21 September 2011

5-S, Step 4

The fourth phase of 5-S, which kind of overlaps step 3, is Standardize.  What does that mean?  It could mean many things, but I think we can all agree that if we standardize, things will be more orderly.

Burt informed me that standardization might mean storing certain types of things in like containers.  I really goofed there.  I was trying to make this project as inexpensive as possible, and took myself to Big Lots to buy every storage container I could get, regardless of its compatibility with other storage containers.

One goal I had was to be able to buy in bulk, store a reasonable amount of what I bought in the kitchen, and store the rest in the basement, as a refill depository.  So if I bought the mombo box of Cheerios at Sams, I would store some of the Cheerios upstairs, and when that supply ran out, I would simply run to the basement and refill the cereal container.  It makes sense.

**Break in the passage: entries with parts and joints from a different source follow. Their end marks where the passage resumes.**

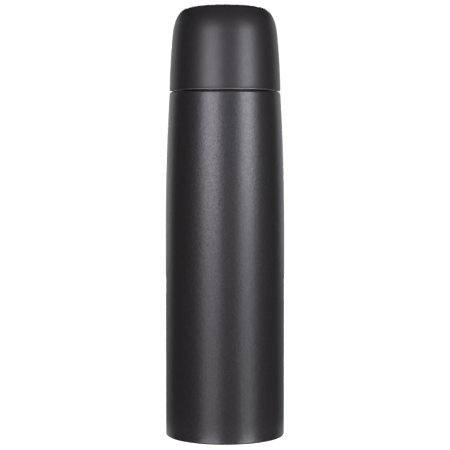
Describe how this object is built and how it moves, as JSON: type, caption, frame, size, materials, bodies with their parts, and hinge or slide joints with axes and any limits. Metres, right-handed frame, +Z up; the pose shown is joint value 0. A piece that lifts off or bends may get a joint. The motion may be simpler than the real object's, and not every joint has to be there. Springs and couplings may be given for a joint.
{
  "type": "vacuum flask",
  "caption": "Slim double-walled steel vacuum flask with a tapered shoulder, a push-button pouring stopper and a screw-on cup.",
  "frame": {"origin": "centre of the foot, on the surface that the flask stands on", "axes": "+Z up along the flask's axis, +X through the right-hand release tab, +Y away from the viewer"},
  "size_m": [0.085, 0.085, 0.3065],
  "materials": {
    "powder_coat": "matt charcoal-black powder coat with a fine grain",
    "stainless": "satin stainless steel",
    "spring_steel": "drawn stainless wire and rod",
    "copper": "bright copper foil",
    "getter_metal": "dull sintered metal",
    "solder_glass": "grey solder glass",
    "black_plastic": "moulded black polypropylene",
    "grey_plastic": "moulded dark grey polypropylene",
    "silicone": "translucent white silicone rubber"
  },
  "bodies": {
    "bottle": {"outer_shell": "powder_coat", "base_plate": "stainless", "vacuum_base": "stainless", "seal_bead": "solder_glass", "getter": "getter_metal", "inner_liner": "stainless", "liner_base": "stainless", "copper_foil": "copper", "neck_collar": "black_plastic"},
    "sealing_ring": {"neck_gasket": "silicone"},
    "stopper": {"stopper_body": "black_plastic", "stopper_cover": "black_plastic", "stem_seal": "silicone", "button_spring": "spring_steel", "tab_spring_left": "spring_steel", "tab_spring_right": "spring_steel"},
    "button": {"push_button": "grey_plastic", "valve_stem": "spring_steel", "valve_disc": "black_plastic", "valve_seal": "silicone"},
    "left_tab": {"release_tab_left": "grey_plastic"},
    "right_tab": {"release_tab_right": "grey_plastic"},
    "cup_bowl": {"cup_liner": "stainless"},
    "cup": {"cup_shell": "powder_coat", "cup_thread_ring": "black_plastic"}
  },
  "joints": [
    {"name": "stopper_rise", "type": "slide", "parent": "bottle", "child": "sealing_ring", "axis": [0, 0, 1], "range_m": [0, 0.0451]},
    {"name": "stopper_turn", "type": "hinge", "parent": "sealing_ring", "child": "stopper", "pos_m": [0, 0, 0.24], "axis": [0, 0, 1], "range_deg": [0, 3240]},
    {"name": "button_press", "type": "slide", "parent": "stopper", "child": "button", "axis": [0, 0, -1], "range_m": [0, 0.004], "stiffness_N_per_m": 800, "springref_m": -0.003, "deforming": ["button_spring"]},
    {"name": "left_tab_press", "type": "slide", "parent": "stopper", "child": "left_tab", "axis": [1, 0, 0], "range_m": [0, 0.0015], "stiffness_N_per_m": 300, "springref_m": -0.002, "deforming": ["tab_spring_left"]},
    {"name": "right_tab_press", "type": "slide", "parent": "stopper", "child": "right_tab", "axis": [-1, 0, 0], "range_m": [0, 0.0015], "stiffness_N_per_m": 300, "springref_m": -0.002, "deforming": ["tab_spring_right"]},
    {"name": "cup_rise", "type": "slide", "parent": "stopper", "child": "cup_bowl", "axis": [0, 0, 1], "range_m": [0, 0.0351]},
    {"name": "cup_turn", "type": "hinge", "parent": "cup_bowl", "child": "cup", "pos_m": [0, 0, 0.25], "axis": [0, 0, 1], "range_deg": [0, 2520]}
  ],
  "couplings": [
    {"joint": "stopper_rise", "follows": "stopper_turn", "m_per_rad": 0.00079577},
    {"joint": "cup_rise", "follows": "cup_turn", "m_per_rad": 0.00079577}
  ]
}
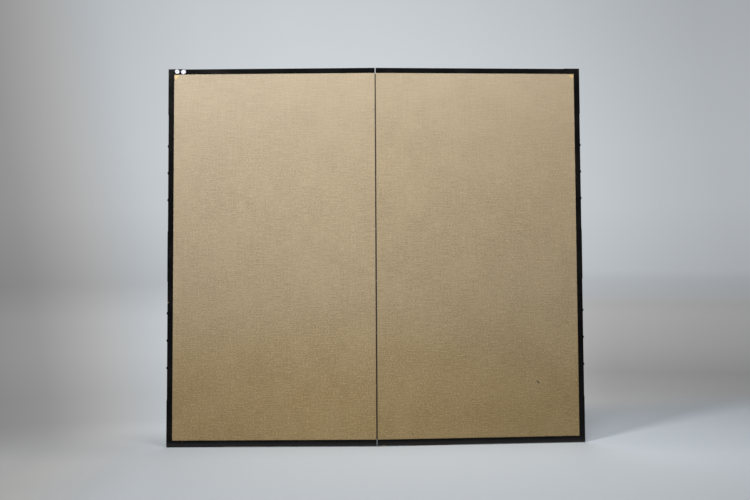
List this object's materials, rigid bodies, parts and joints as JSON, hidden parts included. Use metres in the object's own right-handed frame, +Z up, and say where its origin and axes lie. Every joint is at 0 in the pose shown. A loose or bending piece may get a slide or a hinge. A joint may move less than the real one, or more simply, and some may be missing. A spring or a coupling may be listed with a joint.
{
  "type": "folding screen",
  "caption": "Free-standing folding screen: cloth-faced lattice panels in black lacquered edge strips, joined by double-acting paper hinges, with metal corner fittings and studs.",
  "frame": {"origin": "middle of the standing screen's footprint, on the floor, at the rest pose", "axes": "+X across the screen to the viewer's right, +Y towards its back, +Z up; the cloth faces look to -Y"},
  "size_m": [1.8826, 0.0618, 1.7018],
  "materials": {
    "cedar": "planed cedar, unfinished",
    "undercoat": "layered handmade paper",
    "hemp_cloth": "coarse plain-weave hemp",
    "back_paper": "plain handmade paper",
    "hinge_paper": "tough dyed hinge paper",
    "lacquer": "satin black lacquer on wood",
    "iron": "forged iron",
    "black_metal": "blackened metal",
    "gilt": "worn gilding"
  },
  "bodies": {
    "odd_webs": {"hinge_webs_odd": "hinge_paper"},
    "left_panel": {"left_core_stile_fold": "cedar", "left_core_stile_outer": "cedar", "left_core_rail_top": "cedar", "left_core_rail_bottom": "cedar", "left_core_uprights": "cedar", "left_core_crossbars": "cedar", "left_undercoat_front": "undercoat", "left_undercoat_back": "undercoat", "left_face_cloth": "hemp_cloth", "left_back_paper": "back_paper", "left_hinge_wings_front": "hinge_paper", "left_hinge_wings_back": "hinge_paper", "left_frame_stile": "lacquer", "left_frame_rail_top": "lacquer", "left_frame_rail_bottom": "lacquer", "left_frame_nails": "iron", "left_top_corner_fitting": "black_metal", "left_bottom_corner_fitting": "black_metal", "left_centre_fitting": "black_metal", "left_studs": "black_metal", "left_gilt_corner": "gilt"},
    "right_panel": {"right_core_stile_fold": "cedar", "right_core_stile_outer": "cedar", "right_core_rail_top": "cedar", "right_core_rail_bottom": "cedar", "right_core_uprights": "cedar", "right_core_crossbars": "cedar", "right_undercoat_front": "undercoat", "right_undercoat_back": "undercoat", "right_face_cloth": "hemp_cloth", "right_back_paper": "back_paper", "right_hinge_wings_front": "hinge_paper", "right_hinge_wings_back": "hinge_paper", "right_frame_stile": "lacquer", "right_frame_rail_top": "lacquer", "right_frame_rail_bottom": "lacquer", "right_frame_nails": "iron", "right_top_corner_fitting": "black_metal", "right_bottom_corner_fitting": "black_metal", "right_centre_fitting": "black_metal", "right_studs": "black_metal", "right_gilt_corner": "gilt"},
    "even_webs": {"hinge_webs_even": "hinge_paper"}
  },
  "joints": [
    {"name": "front_fold", "type": "hinge", "parent": "odd_webs", "child": "left_panel", "pos_m": [-0.00093, -0.03118, 0], "axis": [0, 0, 1], "range_deg": [0, 180]},
    {"name": "back_fold", "type": "hinge", "parent": "odd_webs", "child": "right_panel", "pos_m": [0, -0.0098, 0], "axis": [0, 0, 1], "range_deg": [-5, 175]},
    {"name": "even_web_fold", "type": "hinge", "parent": "left_panel", "child": "even_webs", "pos_m": [0, -0.0098, 0], "axis": [0, 0, 1], "range_deg": [-5, 175]}
  ],
  "couplings": [
    {"joint": "even_web_fold", "follows": "back_fold", "ratio": 1}
  ]
}
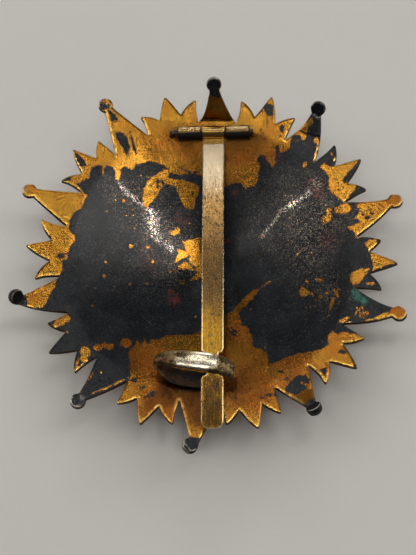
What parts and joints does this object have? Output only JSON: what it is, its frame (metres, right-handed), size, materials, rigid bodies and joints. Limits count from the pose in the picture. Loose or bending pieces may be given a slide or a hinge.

However, I am regretting my purchases.  Some are glass and round; others are glass and square.  Some have airtight seals, while others don't.  A few are plastic, though I was really trying to steer away from BPA's.  I'm at the point, where BPA's be d***ed, I want everything to work well together.  For instance, I quickly found that storing freezer items, such as whole wheat flour, in a glass container is not very smart.  Frozen glass is not pleasant to grab onto.

My dream standardization line is the Tupperware.  Everything in their storage systems interlocks with everything else, making it easy to standardize the whole set.  For instance, if I had something big stored in a #3, I could also stack on top of the #3 a #1 and a #2.  It adds up, and makes sense.  Burt is really intrigued by this whole concept, and perhaps we can swallow the cost at some point and get rid of the pesky, space-hogging, round containers.  We'll see.

Rubbermaid makes a fantastic container that can be used for cereal and chips.  It is big enough to hold a decent quantity, and you can either pour from it or easily remove the airtight lid.  And the price is more reasonable than Tupperware's.  But Rubbermaid lacks the mathematical beauty of Tupperware's "legos for grownups," as the Tupperware rep. described the system.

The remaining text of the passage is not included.